The legal fight involves discrete, contemporaneous moves: the CFTC has asserted jurisdiction and enforcement authority for certain event-contract markets while a number of state regulators and attorneys general have pursued measures aimed at criminalising or curtailing the operation of those same platforms in their jurisdictions. Two market operators named in public coverage, Kalshi and Polymarket, together represent the principal touchpoints for the debate; both platforms enable trading on political and event outcomes and have attracted regulatory scrutiny since 2021. The a16z brief frames the issue as one of national market access: the firm argues state-by-state prohibitions would fragment regulation, reduce liquidity and raise legal uncertainty for ordinary users and technology platforms.
For institutional investors and market participants the key immediate datapoints are legal and structural rather than macroeconomic: the Cointelegraph article is dated May 2, 2026; the Commodity Exchange Act dates to 1936; and the CFTC was created by statute in 1974 to regulate futures and derivatives markets. Those dates underline the long-standing federal legislative architecture that a16z invokes. The brief from a16z — a major venture firm with material investments across crypto markets — amplifies the commercial stakes, signalling that powerful industry actors view state crackdowns as a material threat to market architecture and user access.

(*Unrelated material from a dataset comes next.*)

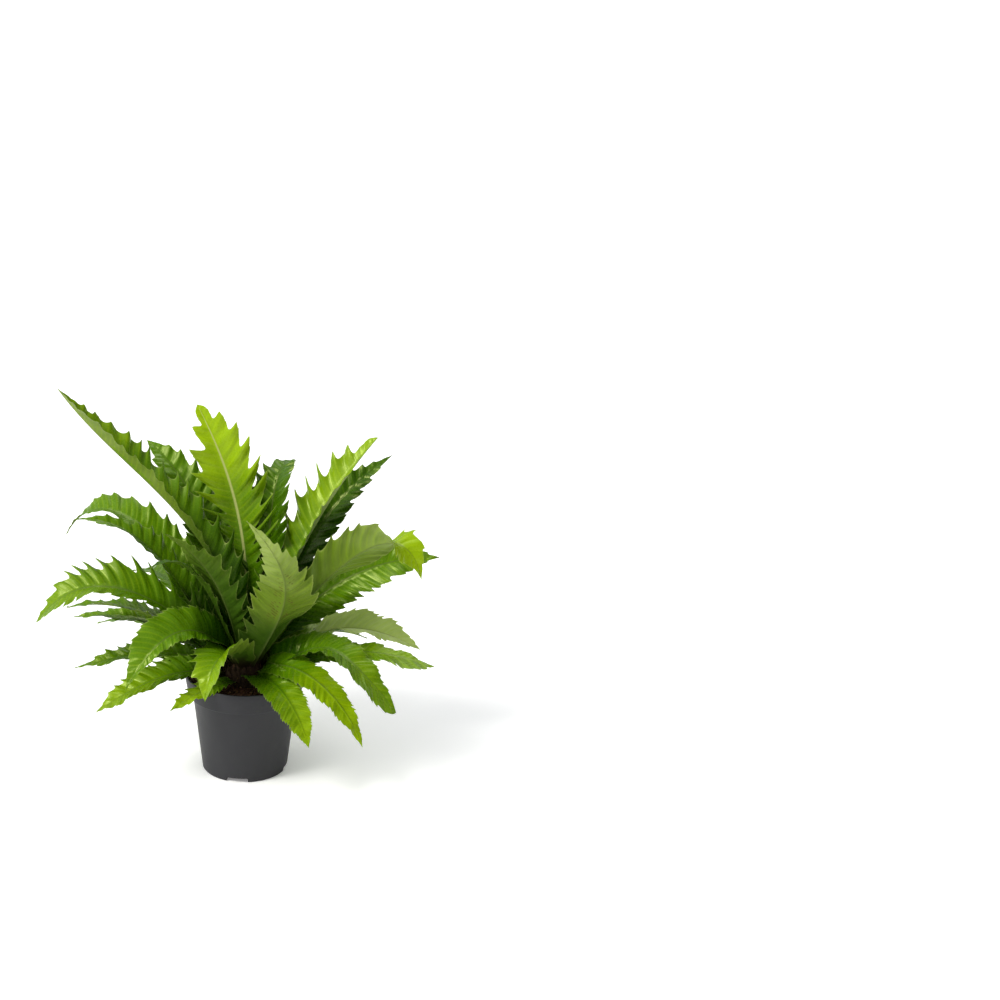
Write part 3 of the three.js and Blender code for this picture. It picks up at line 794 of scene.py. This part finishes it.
def potPiece():
    make = potMake
    rim, top = make["rim"]
    lip, wall, steps = make["lip"], make["wall"], make["roundSteps"]
    footRound = make["baseRound"]
    base = make["base"]
    collar, collarHeight = make["collarFoot"]
    bodyTop, bodyHeight = make["bodyTop"]
    soft = 0.5 * mm
    outside = [(0, 0)] + arc((base - footRound, footRound), footRound, -90, 0, steps)
    outside += [(bodyTop - 0.1 * mm, bodyHeight - soft), (bodyTop + 0.1 * mm, bodyHeight - 0.1 * mm)]
    outside += [(collar - soft, collarHeight - 0.25 * mm)]
    outside += arc((collar - soft, collarHeight + soft), soft, -60, 0, 3)
    outside += [(rim - 0.25 * mm, top - 6 * mm)]
    outside += arc((rim - lip, top - lip), lip, 0, 180, 2 * steps)
    inside = [(rim - wall - 0.3 * mm, top - lip - 2 * mm), (collar + 0.8 * mm - wall, collarHeight + 2 * mm)]
    inside += [(bodyTop - wall, bodyHeight - 1 * mm), (base - wall, make["floor"] + 1 * mm)]
    inside += [(base - wall - 1 * mm, make["floor"]), (0, make["floor"])]
    verts, faces = turnedMesh(outside + inside, make["sides"])
    piece = makePiece("potShell", verts, faces, [potFinish()])
    cutAway(piece, notchCutters(0))
    piece.data.polygons.foreach_set("use_smooth", [True] * len(piece.data.polygons))
    piece.data.set_sharp_from_angle(angle=math.radians(32))
    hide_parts("pot")
    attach(piece, "root")
    return piece


potPiece()
print("pot: turned and notched")

# Peat and rootstock

peatMake = {
    "top": 96 * mm,
    "gap": 0.3 * mm,  # all round, between the peat and the pot
    "bottom": 2.3 * mm,
    # The stem's hole: its radius and the height that it goes straight down to, then those of its bottom
    "crownHole": (24.3 * mm, 93 * mm, 20.3 * mm, 87.7 * mm),
    "rings": 46,
    "bumps": ((9 * mm, 1.1 * mm), (3.4 * mm, 0.7 * mm), (1.3 * mm, 0.35 * mm)),  # how wide and how high
    "crumbs": 1500,
    "crumbSize": (0.5 * mm, 2.3 * mm),
    "fibres": 150,
    "fibreLength": (5 * mm, 17 * mm),
    "fibreSteps": 8,
    "dark": (0.028, 0.011, 0.006),
    "brown": (0.11, 0.042, 0.02),
    "straw": (0.26, 0.15, 0.07),
}
rootMake = {
    "middle": 93 * mm,
    "radius": 24 * mm,
    "foot": (88 * mm, 20 * mm),  # height and radius
    "bump": 0.9 * mm,
    "scales": 420,
    "scaleTurn": 2.39996,  # angle from one to the next, in radians
    "scaleLength": (7 * mm, 14 * mm),
    "scaleHalf": (1.0 * mm, 2.1 * mm),
    "scaleLift": (0.1, 0.5),  # how far the end stands off, as a share of the length
    "core": (0.02, 0.01, 0.005),
    "dark": (0.03, 0.016, 0.007),
    "papery": (0.1, 0.055, 0.024),
}


class Heap:
    # Many small closed shapes in one mesh, with a random number from 0 to 1 kept for each
    def __init__(self):
        self.verts, self.faces, self.lots, self.ends = [], [], [], []

    def add(self, verts, faces, lot, ends=None):
        first = len(self.verts)
        self.verts += [tuple(vert) for vert in verts]
        self.faces += [tuple(first + n for n in face) for face in faces]
        self.lots += [lot] * len(verts)
        self.ends += [0] * len(verts) if ends is None else list(ends)

    def strand(self, middle, across, out, half, thick, lot):
        # A flattened rod through the points in middle, four-sided, thin towards both ends
        corners = np.stack([middle - across * half, middle + out * thick,
                            middle + across * half, middle - out * thick], 1)
        rows = len(corners)
        faces = [(4 * r + n, 4 * r + (n + 1) % 4, 4 * r + 4 + (n + 1) % 4, 4 * r + 4 + n)
                 for r in range(rows - 1) for n in range(4)]
        faces += [(3, 2, 1, 0), tuple(4 * (rows - 1) + n for n in range(4))]
        self.add(corners.reshape(-1, 3), faces, lot, np.repeat(np.linspace(0, 1, rows), 4))

    def piece(self, name, material, sharp):
        made = makePiece(name, self.verts, self.faces, [material], None, sharp)
        setNumbers(made, "lot", self.lots)
        setNumbers(made, "ends", self.ends)
        return made


def unevenness(x, y, z, sizes):
    # Cloudy height in metres, from layers of (how wide, how high)
    return sum(high * cloud.noise(Vector((x, y, z)) / wide) for wide, high in sizes)


def lumpShape():
    # Points and faces of a round lump of radius 1
    shape = bmesh.new()
    bmesh.ops.create_icosphere(shape, subdivisions=1, radius=1)
    verts = np.array([vert.co[:] for vert in shape.verts])
    faces = [tuple(vert.index for vert in face.verts) for face in shape.faces]
    shape.free()
    return verts, faces


def earthFinish(name, dark, middle, light, grainSize):
    # Dark between the crumbs or scales, and light at their ends and on one in seven
    finish = Finish(name)
    lot = finish.read("lot")
    grain = finish.noise(grainSize, 4.0, 0.65)
    speckle = finish.noise(grainSize * 3, 3.0, 0.7)
    colour = finish.mix((lot * 0.55 + grain * 0.9 - 0.35).clamped(), dark, middle)
    colour = finish.mix(lot.step(0.86, 1.0) * 0.7 + finish.read("ends") * 0.25, colour, light)
    normal = finish.bump(grain + speckle * 0.5, 0.7, 0.0006)
    return finish.finished(finish.principled({
        "Base Color": colour, "Roughness": 0.72 + grain * 0.25, "Normal": normal,
        "Specular IOR Level": 0.25,
    }))


def scatterCrumbs(heap, draw, inner, outer):
    # Crumbs on the peat, between the stem's hole and the pot
    make = peatMake
    least, most = make["crumbSize"]
    shape, faces = lumpShape()
    for n in range(make["crumbs"]):
        size = least + (most - least) * draw.random() ** 2.5
        away = math.sqrt(draw.uniform(inner**2, (outer - size) ** 2))
        heading = draw.uniform(0, math.tau)
        x, y = away * math.cos(heading), away * math.sin(heading)
        turn = np.array(Matrix.Rotation(draw.uniform(0, 6.3), 3, draw.normal(size=3)))
        squash = draw.uniform(0.5, 1.1, 3)
        lump = shape * (1 + 0.28 * draw.normal(size=(len(shape), 1))) * squash * size
        height = make["top"] + unevenness(x, y, 0, make["bumps"]) + size * draw.uniform(0, 0.5)
        heap.add(lump @ turn.T + (x, y, height), faces, draw.random())


def scatterFibres(heap, draw, inner, outer):
    # Root fibres that wander over the peat
    make = peatMake
    steps = make["fibreSteps"]
    for n in range(make["fibres"]):
        away, heading = math.sqrt(draw.uniform(inner**2, (outer - 3 * mm) ** 2)), draw.uniform(0, 6.3)
        spot = np.array([away * math.cos(heading), away * math.sin(heading)])
        course, length, points = draw.uniform(0, 6.3), draw.uniform(*make["fibreLength"]) / steps, []
        for step in range(steps + 1):
            ground = make["top"] + unevenness(*spot, 0, make["bumps"])
            points.append((*spot, ground + draw.uniform(0.3, 1.3) * mm))
            spot = spot + length * np.array([math.cos(course), math.sin(course)])
            spot = spot * min(1, (outer - 1 * mm) / np.linalg.norm(spot))
            course += draw.normal() * 0.45
        points = np.array(points)
        forward = unit(np.gradient(points, axis=0) + 1e-9)
        across = unit(np.cross(forward, (0, 0, 1)))
        taper = 1 - np.linspace(-0.9, 0.9, steps + 1)[:, None] ** 4
        thick = draw.uniform(0.1, 0.24) * mm * taper
        heap.strand(points, across, np.cross(across, forward), thick, thick, 0.8 + 0.2 * draw.random())


def peatPiece():
    make = peatMake
    draw = np.random.default_rng(11)
    wall = potMake["wall"] + make["gap"]
    edge = potMake["rim"][0] - 1.7 * mm - wall
    holeTop, holeMiddle, holeFoot, holeBottom = make["crownHole"]
    profile = [(0, make["bottom"]), (potMake["base"] - wall, make["bottom"])]
    profile += [(potMake["bodyTop"][0] - wall, potMake["bodyTop"][1] - 0.9 * mm)]
    profile += [(potMake["collarFoot"][0] + 0.6 * mm - wall, potMake["collarFoot"][1] + 2.2 * mm)]
    profile += [(edge, make["top"] - 1.2 * mm)]
    for n in range(make["rings"]):
        profile.append((edge + (holeTop - edge) * (n + 0.3) / make["rings"], make["top"]))
    profile += [(holeTop, make["top"]), (holeTop, holeMiddle), (holeFoot, holeBottom), (0, holeBottom)]
    verts, faces = turnedMesh(profile, 144)
    bumpy = [(x, y, z + unevenness(x, y, 0, make["bumps"]) * (z > make["top"] - 0.1 * mm))
             for x, y, z in verts]
    body = makePiece("peatBody", bumpy, faces, [])
    cutAway(body, notchCutters(wall))
    mesh = body.data
    heap = Heap()
    heap.add([vert.co[:] for vert in mesh.vertices], [face.vertices[:] for face in mesh.polygons], 0.4)
    bpy.data.objects.remove(body)
    scatterCrumbs(heap, draw, holeTop, edge)
    scatterFibres(heap, draw, holeTop, edge)
    finish = earthFinish("peatEarth", make["dark"], make["brown"], make["straw"], 700.0)
    piece = heap.piece("peatSoil", finish, 40)
    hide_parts("peat")
    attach(piece, "root")
    return piece


def rootPiece():
    make = rootMake
    draw = np.random.default_rng(23)
    radius, middle = make["radius"], make["middle"]
    footHeight, footRadius = make["foot"]
    profile = [(0, footHeight), (footRadius, footHeight)] + arc((0, middle), radius, 0, 89, 24)
    verts, faces = turnedMesh(profile + [(0, middle + radius)], 96)
    core = []
    for x, y, z in verts:
        grow = 1 + cloud.noise(Vector((x, y, z)) / (4 * mm)) * make["bump"] / radius
        core.append((x * grow, y * grow, z))
    heap = Heap()
    heap.add(core, faces, 0)
    for n in range(make["scales"]):
        # Spread evenly over the dome, lowest first
        slope = math.asin(min(0.995, 0.02 + n / make["scales"]))
        heading = n * make["scaleTurn"] + draw.normal() * 0.12
        out = direction(math.degrees(heading), math.degrees(slope))
        rise = direction(math.degrees(heading), math.degrees(slope) + 90)
        lean = draw.normal() * 0.35
        side = np.cross(rise, out)
        rise = unit(rise + side * lean)
        side = np.cross(rise, out)
        length, half = draw.uniform(*make["scaleLength"]), draw.uniform(*make["scaleHalf"])
        along = np.linspace(0, 1, 8)[:, None]
        lift = draw.uniform(*make["scaleLift"]) * length
        points = out * (radius - 0.8 * mm) + (0, 0, middle) + rise * length * along
        points = points + out * (lift * along**1.7 - 0.5 * length**2 / radius * along**2 * 0.6)
        points = points + side * draw.normal() * 0.12 * length * along**2
        shape = half * np.maximum(np.sin(math.pi * (0.12 + 0.88 * along) ** 0.8), 0.03)
        heap.strand(points, np.broadcast_to(side, points.shape), np.broadcast_to(out, points.shape),
                    shape, 0.16 * mm * (1.05 - along), 0.25 + 0.75 * draw.random())
    finish = earthFinish("rootBrown", make["core"], make["dark"], make["papery"], 350.0)
    piece = heap.piece("rootScales", finish, 50)
    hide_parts("rootstock")
    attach(piece, "root")
    return piece


peatPiece()
rootPiece()
print("peat and rootstock: crumbs, fibres and scales")


# Floor, lamps, camera

def floorFinish():
    finish = Finish("paleFloor")
    clouds = finish.noise(1.5, 2.0)
    colour = finish.mix(clouds * 0.08, studio["floorColour"], studio["floorClouds"])
    return finish.finished(finish.principled({
        "Base Color": colour, "Roughness": 0.9,
        "Emission Color": (1, 1, 1, 1), "Emission Strength": studio["floorGlow"],
    }))


def addStudio():
    half = studio["floorSize"] / 2
    corners = [(-half, -half, 0), (half, -half, 0), (half, half, 0), (-half, half, 0)]
    floor = makePiece("studioFloor", corners, [(0, 1, 2, 3)], [floorFinish()])
    world = bpy.data.worlds.new("studioSky")
    world.use_nodes = True
    tree = world.node_tree
    sky = tree.nodes["Background"]
    sky.inputs["Color"].default_value = (*studio["sky"], 1)
    side = tree.nodes.new("ShaderNodeSeparateXYZ")
    across = tree.nodes.new("ShaderNodeMapRange")
    tree.links.new(tree.nodes.new("ShaderNodeTexCoord").outputs["Generated"], side.inputs[0])
    tree.links.new(side.outputs["X"], across.inputs["Value"])
    tree.links.new(across.outputs[0], sky.inputs["Strength"])
    left, right = studio["skyStrength"]
    for name, value in (("From Min", -1), ("From Max", 1), ("To Min", left), ("To Max", right)):
        across.inputs[name].default_value = value
    bpy.context.scene.world = world
    for name, source, width, strength, colour in studio["suns"]:
        light = bpy.data.lights.new(name, "SUN")
        light.angle = math.radians(width)
        light.energy = strength
        light.color = colour
        sun = bpy.data.objects.new(name, light)
        sun.rotation_euler = Vector(source).to_track_quat("Z", "Y").to_euler()
        bpy.context.scene.collection.objects.link(sun)


def addCamera():
    camera = bpy.data.cameras.new("camera")
    camera.lens = cameraSpot["lens"]
    camera.sensor_width = cameraSpot["sensor"]
    holder = bpy.data.objects.new("camera", camera)
    turn = Matrix([cameraSpot["right"], cameraSpot["up"], cameraSpot["back"]]).transposed()
    holder.matrix_world = Matrix.Translation(cameraSpot["place"]) @ turn.to_4x4()
    bpy.context.scene.collection.objects.link(holder)
    bpy.context.scene.camera = holder


addStudio()
addCamera()
bpy.context.scene.view_settings.view_transform = "Standard"
bpy.context.scene.view_settings.look = "None"
print("studio: floor, %d suns and camera" % len(studio["suns"]))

Publicly available reporting identifies at least two platforms — Kalshi and Polymarket — at the heart of the dispute, and the parties focus on whether contracts on events fall within the CFTC's remit under the Commodity Exchange Act (1936) or are subject to state-level criminal or securities statutes. Kalshi received targeted regulatory attention in prior years for structuring event contracts that the CFTC concluded could be regulated as futures-style products, while Polymarket has been the subject of enforcement and civil inquiries in the past. Although actual trading volumes on these platforms remain small relative to major derivatives venues, the regulatory precedent at stake is disproportionate to current notional: the legal question determines whether millions of potential retail users have access to standardised event contracts nationwide or face a patchwork of state prohibitions.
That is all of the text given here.